Il répond affirmativement : ce qui l’avait attiré vers la lecture de Joyce touche à la dimension de l’illisibilité. C’est « une autre façon d’être illisible » qu’il rencontre avec V. Woolf, « une façon d’être lue d’une manière qui n’était sans doute pas celle que Virginia Woolf avait au cœur d’elle-même, il y avait quelque chose d’un autre ordre du rapport au langage et au tragique ».
Sans doute chercherons-nous encore ce quelque chose, au cœur.
[1] Cf. Aubert J., « Avant-propos. C’est pas tout ça ! », in Harrison S. (s/dir.), Virginia Woolf. L’écriture refuge contre la folie, Paris, Michèle, 2011.
[2] Ibid., p. 10-11.
[3] Aubert J., « Avant-propos. C’est pas tout ça ! », op. cit., p. 11.
[4] Lacan J., Le Séminaire, livre XXII, « R.S.I. », leçon du 11 février 1975, Ornicar ?, n°4, octobre 1975, p. 93.
[5] Woolf V., Œuvres romanesques, Paris, Gallimard, coll. La Pléiade, 2002.

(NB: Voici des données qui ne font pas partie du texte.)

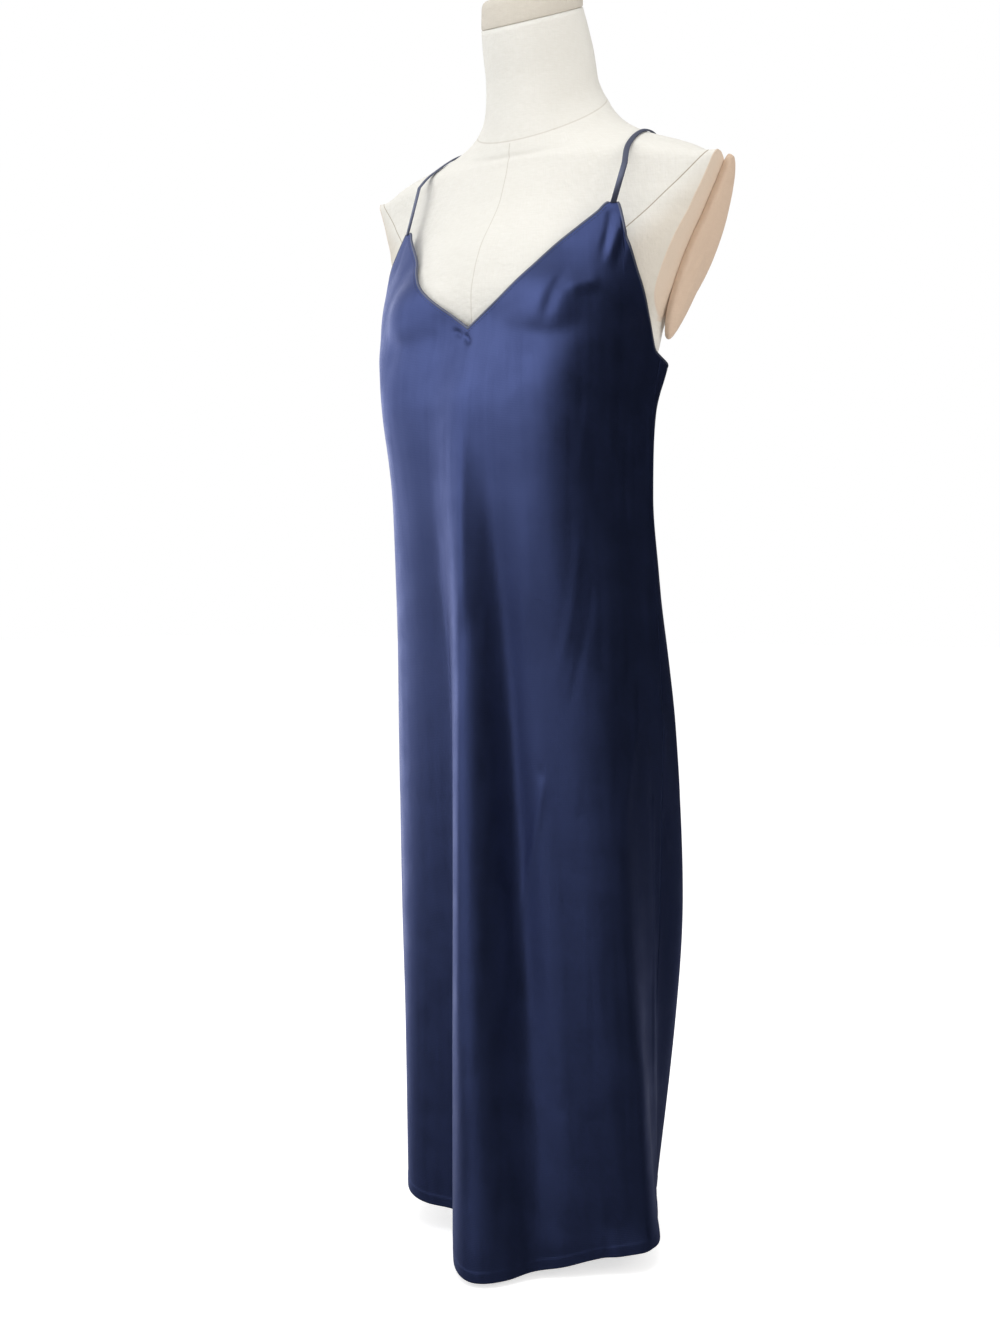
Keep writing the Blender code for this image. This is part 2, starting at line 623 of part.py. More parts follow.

[6] Aubert J., « Positions », in Duroux F. (s/dir.), Virginia Woolf. Identité, politique, écriture, Paris, INDIGO & Côté-femmes, 2008, p. 91.
[7] Ibid., p. 92.
[8] Cf. ibid., p. 91.
[9] Ibid., p. 90.
[10] Aubert J., « Avant-propos. C’est pas tout ça ! », op. cit., p. 15.
[11] Ibid., p. 16.
[12] Aubert J., « Du jour au lendemain. Virginia Woolf », entretien avec A. Veinstein, France culture, 2 juin 2012, disponible sur internet.